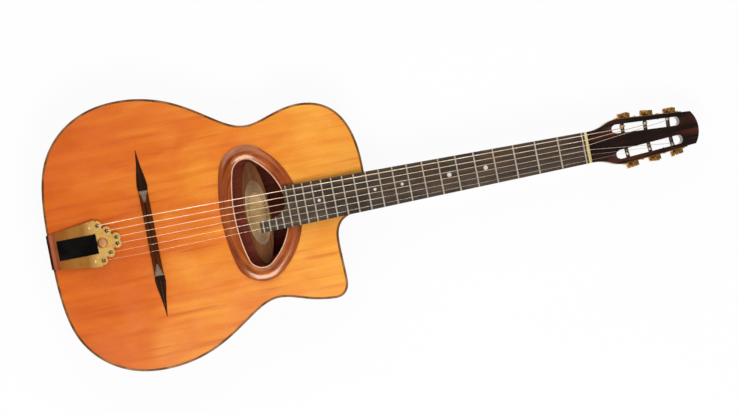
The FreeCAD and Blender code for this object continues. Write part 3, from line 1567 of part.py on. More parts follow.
def string_shape(index):
    """One string with the ball under its eyelet, up to the top of its roller."""
    diameter = STRING_DIAMETERS[index]
    radius = diameter / 2
    eye_x, eye_y = eyelet_for(index)
    ball_z = -s.tail_plate_thickness - s.ball_diameter / 2
    ball_at = tail_frame.multVec(Vector(eye_x, eye_y, ball_z))
    eye_top = tail_frame.multVec(Vector(eye_x, eye_y, s.eyelet_rise + radius + s.string_clearance))
    saddle = Vector(saddle_point.x, string_y(index, s.string_spread_saddle), saddle_point.z + radius)
    string_z = s.fret_crown_height + radius
    y = string_y(index, s.string_spread_nut)
    at_zero = neck_frame.multVec(Vector(zero_fret_x, y, string_z))
    past_nut = neck_frame.multVec(Vector(nut_back_x + s.string_bend, y, string_z))
    side, number = roller_for(index)
    lift = s.roller_diameter / 2 + radius + s.shaft_clearance
    across = side * string_hole_out(number)
    roller_top = Vector(roller_places[number], across, lift - s.roller_drop)
    at_roller = tuner_frame(side).multVec(roller_top)
    tube = string_tube([ball_at, eye_top, saddle, at_zero, past_nut, at_roller], diameter)
    ball_end = ball_at - Vector(0, s.ball_length / 2, 0)
    return tube.fuse(Part.makeCylinder(s.ball_diameter / 2, s.ball_length, ball_end, Y_AXIS))


wound, plain = [], []
for index in string_order:
    (wound if index < WOUND_COUNT else plain).append(string_shape(index))
keep(feature("wound_string_set", Part.Compound(wound)), "wound_strings")
keep(feature("plain_string_set", Part.Compound(plain)), "plain_strings")

doc.recompute()
failed = [obj.Name for obj in doc.Objects if "Invalid" in obj.State or "Error" in obj.State]
if failed:
    raise RuntimeError(f"these objects failed to build: {failed}")
os.makedirs("parts", exist_ok=True)
for node in nodes:
    if node.Shape.isNull() or not node.Shape.isValid():
        raise RuntimeError(f"{node.Label} has no valid shape")
    node.Shape.exportStep(f"parts/{node.Label}.step")
print(len(nodes), "sub-parts written")
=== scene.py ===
# %% [markdown]
# # An acoustic swing guitar with a D-shaped soundhole
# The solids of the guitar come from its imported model: every board, brace, string and tuner
# part is already there, at its real size. This lesson dresses them. It gives each wood,
# metal and paper a procedural finish, makes the small repeated pieces with Geometry Nodes,
# and sets up the photographer's camera and lights.

# %% Load the frame
import json
import math

import bpy
from mathutils import Matrix, Vector


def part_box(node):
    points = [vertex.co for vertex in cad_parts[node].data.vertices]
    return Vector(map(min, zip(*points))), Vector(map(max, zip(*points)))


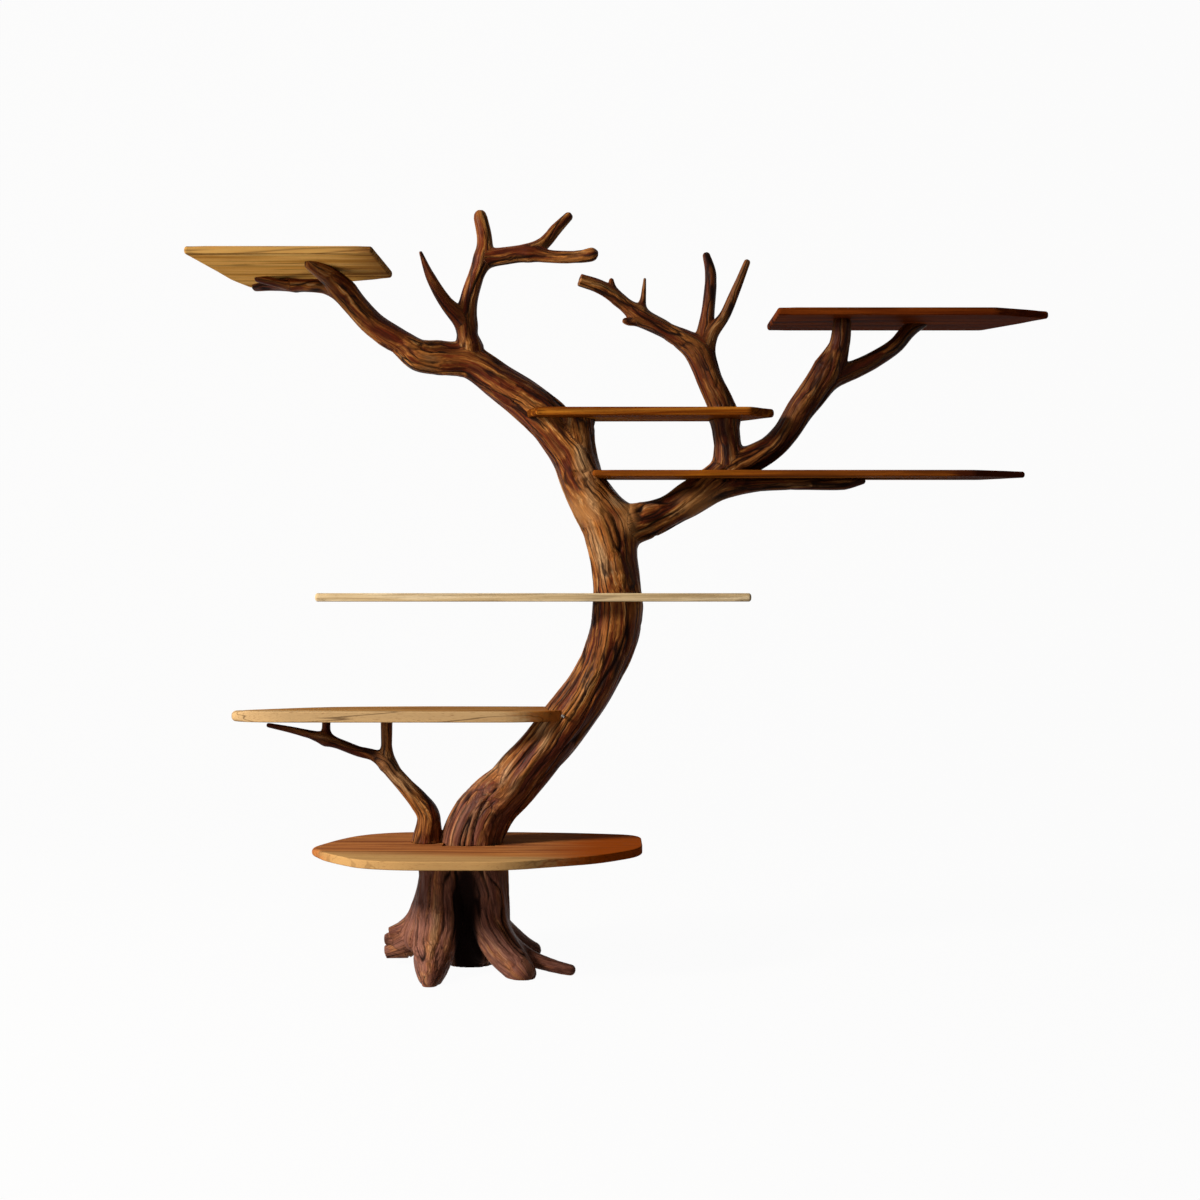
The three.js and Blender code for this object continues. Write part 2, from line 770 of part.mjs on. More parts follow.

> SHORT EXERCISE:
Retype the records above, but only those lines that fall between the line containing "doc.recompute()" and the line containing "# and sets up", with both of those lines included, exactly as written.

> RESPONSE:
doc.recompute()
failed = [obj.Name for obj in doc.Objects if "Invalid" in obj.State or "Error" in obj.State]
if failed:
    raise RuntimeError(f"these objects failed to build: {failed}")
os.makedirs("parts", exist_ok=True)
for node in nodes:
    if node.Shape.isNull() or not node.Shape.isValid():
        raise RuntimeError(f"{node.Label} has no valid shape")
    node.Shape.exportStep(f"parts/{node.Label}.step")
print(len(nodes), "sub-parts written")
=== scene.py ===
# %% [markdown]
# # An acoustic swing guitar with a D-shaped soundhole
# The solids of the guitar come from its imported model: every board, brace, string and tuner
# part is already there, at its real size. This lesson dresses them. It gives each wood,
# metal and paper a procedural finish, makes the small repeated pieces with Geometry Nodes,
# and sets up the photographer's camera and lights.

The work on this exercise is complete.